中小企業がこのIP電話を使わない手は無い。効果的使い方には以下の2つがあります。
一つめは、営業活動などで全国の顧客と電話で商売する場合、電話代が画期的に安くすることが出来ます。特に国際電話で長時間の会議や打ち合わせを行う業務の場合、効果絶大となります。国際電話料を10分の1にした事例もあります。この場合にも個人と同様サービスをフルに使おうとすると2台の電話を使い分けることになります。
二つめは営業拠点が全国に散らばっている拠点間を内線電話として使う場合も非常に有効です。LAN間接続が常時接続していれば電話も無料になります。既に大手の企業などではLAN間接続を使いPBXと呼ばれる電話交換機にボイス・オーバー・IPと呼ばれるアダプターを組み込み、電話コストを大幅に削減しております。

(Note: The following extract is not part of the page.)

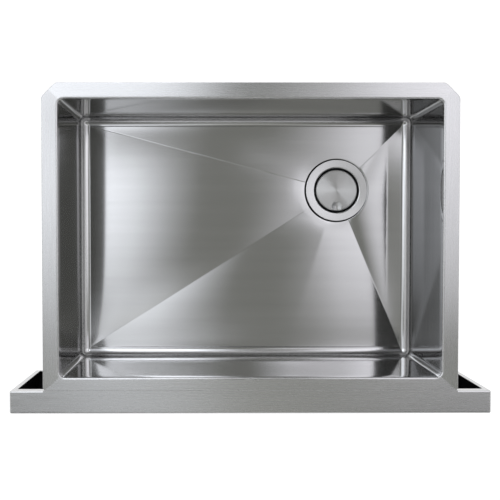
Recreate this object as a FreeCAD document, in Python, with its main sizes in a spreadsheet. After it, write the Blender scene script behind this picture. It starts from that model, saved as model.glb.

中小企業の場合の実現方法は、少し専門的になりますがインターネットIP-VPNなどIP網(LAN間接続)を構築し、各拠点にIP電話アダプターと言う装置を導入します。社内電話はLANの接続を使い全てタダとなります。また応用展開として会社と営業マンの自宅が同一のIP電話使っていれば、自宅から営業マンが会社の事務所へ電話した場合にも、かけ放題・通話無料となり非常に有効です。
さて、IP電話機へ一般電話から着信可能とするため「050」という番号が導入されました。しかしながら異なる事業者間(BBフォンとISP間)などの相互接続に対してどうなるかは流動的です。さらに、東西NTTとの接続料の問題が残っており、安い料金の維持が難しい可能性も出て来ました。良くなったといわれています音質ですが、高音質を安定的に提供する課題が残っております。
まだIP電話は始まったばかりで課題は山積みですが、高い電話料金から安いIP電話への流れは変わらないと思いますし、これからも急速な普及がされると思います。今まで電話料金は企業や個人でばかにならない金額であり、企業ではIP電話は大きな経費削減の手段となっております。
IP電話の安いというメリットと機能制限を加味して、適切なサービスを選択する賢さが必要です。